Task: Print the entire listing. Each line must match the original exactly.

Stored data:
****

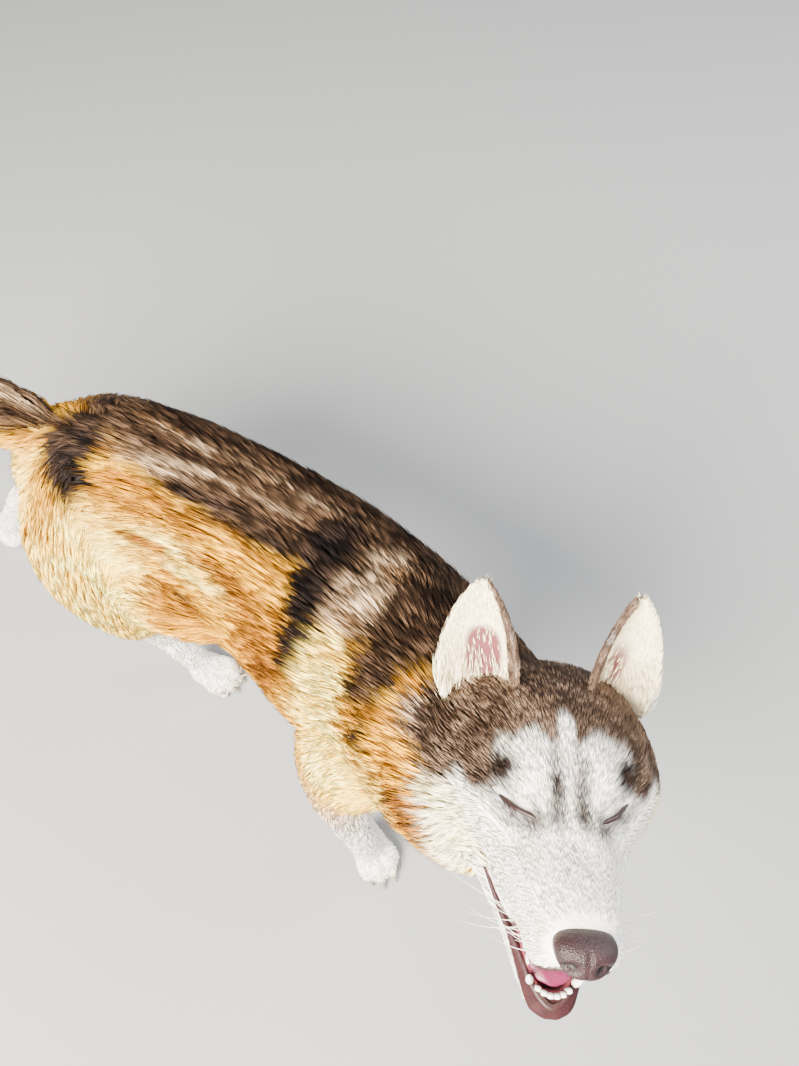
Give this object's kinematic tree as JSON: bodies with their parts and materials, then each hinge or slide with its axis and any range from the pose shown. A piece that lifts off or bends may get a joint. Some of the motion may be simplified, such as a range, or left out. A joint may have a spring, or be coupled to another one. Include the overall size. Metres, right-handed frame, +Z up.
{
  "type": "siberian husky figure",
  "caption": "Life-size still model of a walking husky dog, head raised to its right, mouth open and eyes closed, with ruff and brush tail.",
  "frame": {"origin": "on the floor, under the middle of the dog's bounding box", "axes": "+X from rump to shoulders, +Y to the dog's left, +Z up"},
  "size_m": [1.1184, 0.3824, 0.7221],
  "materials": {
    "coat_back": "matt",
    "coat_golden": "matt",
    "coat_cream": "matt",
    "leather": "satin",
    "tongue": "gloss"
  },
  "bodies": {
    "root": {"torso": "coat_golden", "neck": "coat_back", "head": "coat_cream", "nose": "leather", "ear_left": "coat_back", "ear_right": "coat_back", "eyelids_left": "coat_cream", "eyelids_right": "coat_cream", "lower_jaw": "coat_cream", "tongue": "tongue", "tail": "coat_back", "foreleg_right": "coat_golden", "forepaw_right": "coat_cream", "foreleg_left": "coat_golden", "forepaw_left": "coat_cream", "hindleg_right": "coat_golden", "hindpaw_right": "coat_cream", "hindleg_left": "coat_golden", "hindpaw_left": "coat_cream"}
  },
  "joints": []
}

****

Worked solution:
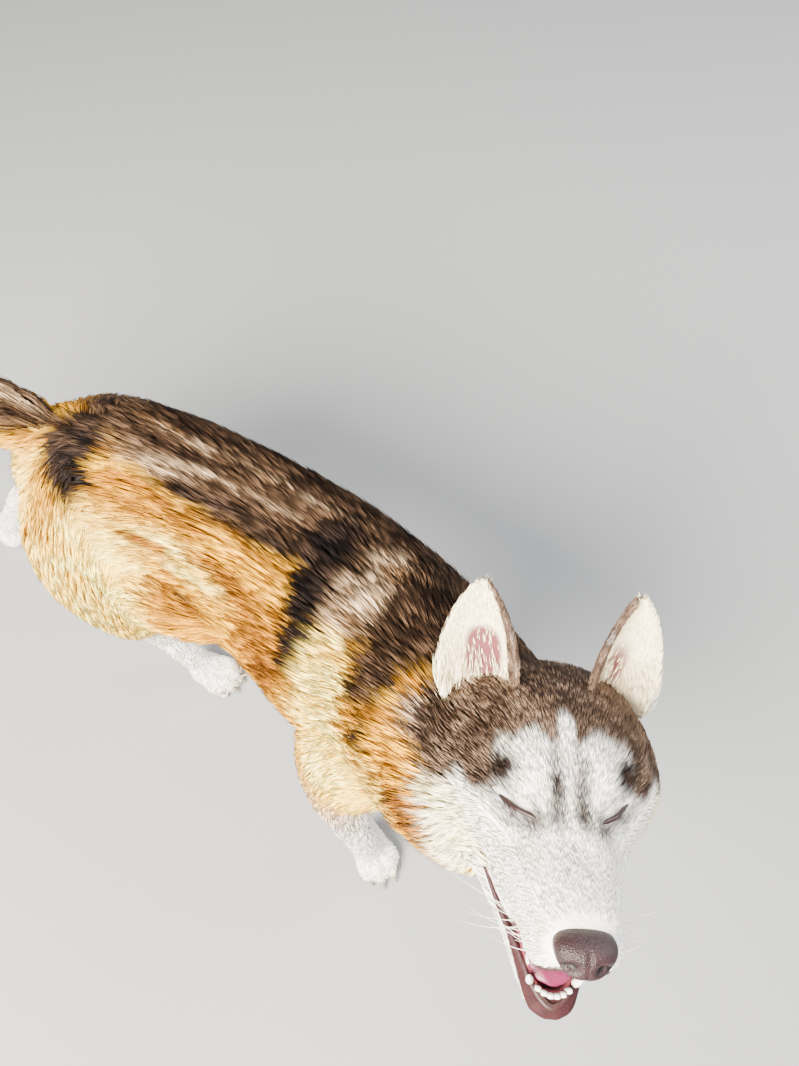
Give this object's kinematic tree as JSON: bodies with their parts and materials, then each hinge or slide with its axis and any range from the pose shown. A piece that lifts off or bends may get a joint. Some of the motion may be simplified, such as a range, or left out. A joint may have a spring, or be coupled to another one. Include the overall size. Metres, right-handed frame, +Z up.
{
  "type": "siberian husky figure",
  "caption": "Life-size still model of a walking husky dog, head raised to its right, mouth open and eyes closed, with ruff and brush tail.",
  "frame": {"origin": "on the floor, under the middle of the dog's bounding box", "axes": "+X from rump to shoulders, +Y to the dog's left, +Z up"},
  "size_m": [1.1184, 0.3824, 0.7221],
  "materials": {
    "coat_back": "matt",
    "coat_golden": "matt",
    "coat_cream": "matt",
    "leather": "satin",
    "tongue": "gloss"
  },
  "bodies": {
    "root": {"torso": "coat_golden", "neck": "coat_back", "head": "coat_cream", "nose": "leather", "ear_left": "coat_back", "ear_right": "coat_back", "eyelids_left": "coat_cream", "eyelids_right": "coat_cream", "lower_jaw": "coat_cream", "tongue": "tongue", "tail": "coat_back", "foreleg_right": "coat_golden", "forepaw_right": "coat_cream", "foreleg_left": "coat_golden", "forepaw_left": "coat_cream", "hindleg_right": "coat_golden", "hindpaw_right": "coat_cream", "hindleg_left": "coat_golden", "hindpaw_left": "coat_cream"}
  },
  "joints": []
}